I think the advice in this post is good advice. However, if you are using a job queue, then by definition your jobs all happen in the future, and you will always need to think about what’s going to happen to pending jobs when you deploy new code. Whether there are 2 affected jobs in the queue or 2000 is (“just”) a matter of degree.
Yeah, thinking that you don’t have to deal with this problem seems like a real mistake. If you ever want to change the behavior of an existing job, you have to first be sure all existing ones are finished (which, realistically, means creating an entirely new job, deploying that and stopping using the old job, and once you’ve verified all the old ones are finished, you can get rid of that code).
Then how do you make anything happen in the future?
The article gives a good example of this.
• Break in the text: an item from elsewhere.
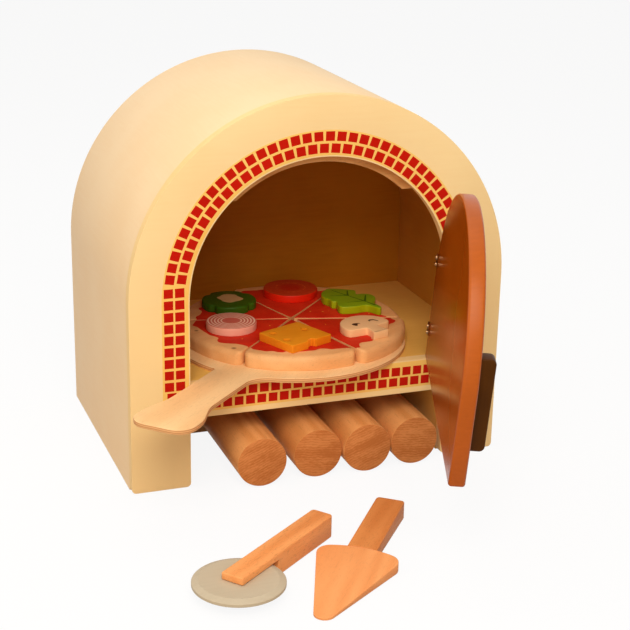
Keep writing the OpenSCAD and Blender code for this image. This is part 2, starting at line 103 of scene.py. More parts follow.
class Graph:
    """A node tree, with short calls that add nodes and join them."""

    def __init__(self, name: str, kind: str = "materials") -> None:
        """Starts an empty node tree.

        Args:
            name: The material's or the world's name.
            kind: Where it is made, materials or worlds.
        """
        self.owner = getattr(bpy.data, kind).new(name)
        self.owner.use_nodes = True
        self.tree = self.owner.node_tree
        self.tree.nodes.clear()

    def node(self, kind: str, feeds: dict[Union[str, int], Value] | None = None, **settings: str) -> bpy.types.Node:
        """Adds a node.

        Args:
            kind: The node's class name after ShaderNode.
            feeds: Values or sockets for its inputs, by input name or number.
            **settings: Attributes to set on the node.

        Returns:
            The new node.
        """
        made = self.tree.nodes.new("ShaderNode" + kind)
        for key, value in settings.items():
            setattr(made, key, value)
        for key, value in (feeds or {}).items():
            if isinstance(value, Socket):
                self.tree.links.new(value, made.inputs[key])
            else:
                made.inputs[key].default_value = value
        return made

    def math(self, operation: str, *values: Value) -> Socket:
        """Adds a Math node and returns its output."""
        return self.node("Math", dict(enumerate(values)), operation=operation).outputs[0]

    def times(self, value: Value, factor: Value) -> Socket:
        """One value times another."""
        return self.math("MULTIPLY", value, factor)

    def line(self, value: Value, slope: float, start: float) -> Socket:
        """A value times a slope, plus a start."""
        return self.math("ADD", self.times(value, slope), start)

    def rest(self, share: Value) -> Socket:
        """What a share leaves of 1."""
        return self.math("SUBTRACT", 1.0, share)

    def weigh(self, *parts: tuple[Value, float]) -> Socket:
        """Adds values up, each times its weight.

        Args:
            *parts: Each value with its weight.

        Returns:
            The sum.
        """
        shares = [self.times(value, weight) for value, weight in parts]
        total = shares.pop()
        while shares:
            total = self.math("ADD", shares.pop(), total)
        return total

    def mix(self, factor: Value, first: Value, second: Value) -> Socket:
        """Adds a colour Mix node and returns its output."""
        return self.node("Mix", {0: factor, 6: first, 7: second}, data_type="RGBA").outputs[2]

    def ramp(self, value: Value, low: float, high: float) -> Socket:
        """Maps low to 0 and high to 1, smoothly, and returns the output."""
        feeds = {"Value": value, "From Min": low, "From Max": high}
        return self.node("MapRange", feeds, interpolation_type="SMOOTHSTEP").outputs[0]

    def tones(self, value: Value, span: Point, pale: Triple, dark: Triple) -> Socket:
        """A colour that goes from pale to dark while a value crosses a span."""
        return self.mix(self.ramp(value, *span), srgb(pale), srgb(dark))

    def noise(self, where: Value, scale: float, detail: float = 2.0, distortion: float = 0.0) -> Socket:
        """Adds a Noise texture and returns its factor."""
        feeds = {"Vector": where, "Scale": scale, "Detail": detail, "Distortion": distortion}
        return self.node("TexNoise", feeds).outputs["Fac"]

    def swing(self, where: Value, scale: float, detail: float = 2.0, distortion: float = 0.0) -> Socket:
        """A Noise texture's factor, brought to either side of 0."""
        return self.math("SUBTRACT", self.noise(where, scale, detail, distortion), 0.5)

    def waves(self, where: Value, apart_mm: float, bend: float, detail: Triple, **settings: str) -> Socket:
        """Adds a Wave texture.

        Args:
            where: Its coordinates.
            apart_mm: How far its bands are apart.
            bend: Its distortion.
            detail: The distortion's detail, scale and roughness.
            **settings: The wave's type and direction.

        Returns:
            Its factor.
        """
        feeds = {"Vector": where, "Scale": WAVE / (apart_mm * MM), "Distortion": bend}
        feeds.update(zip(("Detail", "Detail Scale", "Detail Roughness"), detail))
        return self.node("TexWave", feeds, **settings).outputs["Fac"]

    def place(self, centre: Triple = (0, 0, 0), turn: Triple = (0, 0, 0), stretch: Triple = (1, 1, 1)) -> Socket:
        """Object coordinates, moved so that centre is the origin, then turned and stretched.

        Args:
            centre: The pattern's centre in metres.
            turn: Turns about X, Y and Z in degrees.
            stretch: Factors on the turned axes.

        Returns:
            The mapped coordinates.
        """
        here = self.node("TexCoord").outputs["Object"]
        moved = self.node("VectorMath", {0: here, 1: centre}, operation="SUBTRACT").outputs[0]
        turned = self.node("Mapping", {"Vector": moved, "Rotation": [math.radians(a) for a in turn]}).outputs[0]
        return self.node("Mapping", {"Vector": turned, "Scale": stretch}).outputs[0]

    def axis(self, name: str, where: Value | None = None) -> Socket:
        """One coordinate, X, Y or Z, of a place or of the piece itself."""
        return self.node("SeparateXYZ", {"Vector": self.place() if where is None else where}).outputs[name]

    def distance(self, where: Value) -> Socket:
        """The length of a vector."""
        return self.node("VectorMath", {0: where}, operation="LENGTH").outputs["Value"]

    def end(self, shader: bpy.types.Node, kind: str = "OutputMaterial") -> None:
        """Joins a shader to the output."""
        self.node(kind, {"Surface": shader.outputs[0]})

    def finish(self, colour: Value, roughness: Value, relief: Value, depth: float, gloss: float = 0.5,
               metallic: float = 0.0) -> None:
        """Joins everything to a Principled shader.

        Args:
            colour: The base colour.
            roughness: The roughness.
            relief: The height of the surface's relief, from 0 to about 1.
            depth: The relief's depth in metres.
            gloss: The specular level, set on the shader's own socket.
            metallic: 1 for bare metal.
        """
        normal = self.node("Bump", {"Height": relief, "Distance": depth, "Strength": 1.0}).outputs[0]
        self.end(self.node("BsdfPrincipled", {"Base Color": colour, "Roughness": roughness, "Normal": normal,
                                              "Specular IOR Level": gloss, "Metallic": metallic}))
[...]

You can run periodic cron-style tasks that query for data that need to be processed right now. So rather than enqueuing a job to process data in a week, say, you save the current timestamp with the data. Then some sort of daily cron job can query for data at least a week old and do the processing immediately.
This has some advantages:
1. Your users can’t “make” your server busy at a later date by creating 1000 jobs in a second.
2. You can process jobs as quickly as you like at a later date, ie. run continuous integration/unit tests/etc. at 12:00am, but add a 5 minute delay between them to avoid hogging 100% of resources.
It has some disadvantages:
1. Your jobs are all run at a certain time, you are batching 7 days worth of jobs you may be planning to complete them within 1 hour at midnight on a Saturday/Sunday. This may not scale well, previously the jobs may have been randomly scattered throughout the week.
2. “1 week after I sign up at 3PM AEST” might be a better time to do something than “Midnight on a Saturday morning AKST”, for example pushing a notification to my phone while I’m sleeping.
If you’re running a daily cron-style task then you’re only batching 1 day’s worth of jobs (even though the job is operating on data created 7 days ago). I agree there’s a downside in that there a bunch of jobs run at a certain time but you could run the job hourly/etc. to better distribute the work.
For example, say you signed up at 8:46AM on Tuesday 6/7/2016. Your email won’t be sent until the hourly task runs on or after 8:46AM on Tuesday 6/14/2016 (probably 9:00AM if jobs are run hourly). If that happens to be an inconvenient time to send the email (based on some condition) the job can just skip it and it will get picked up next time the task runs.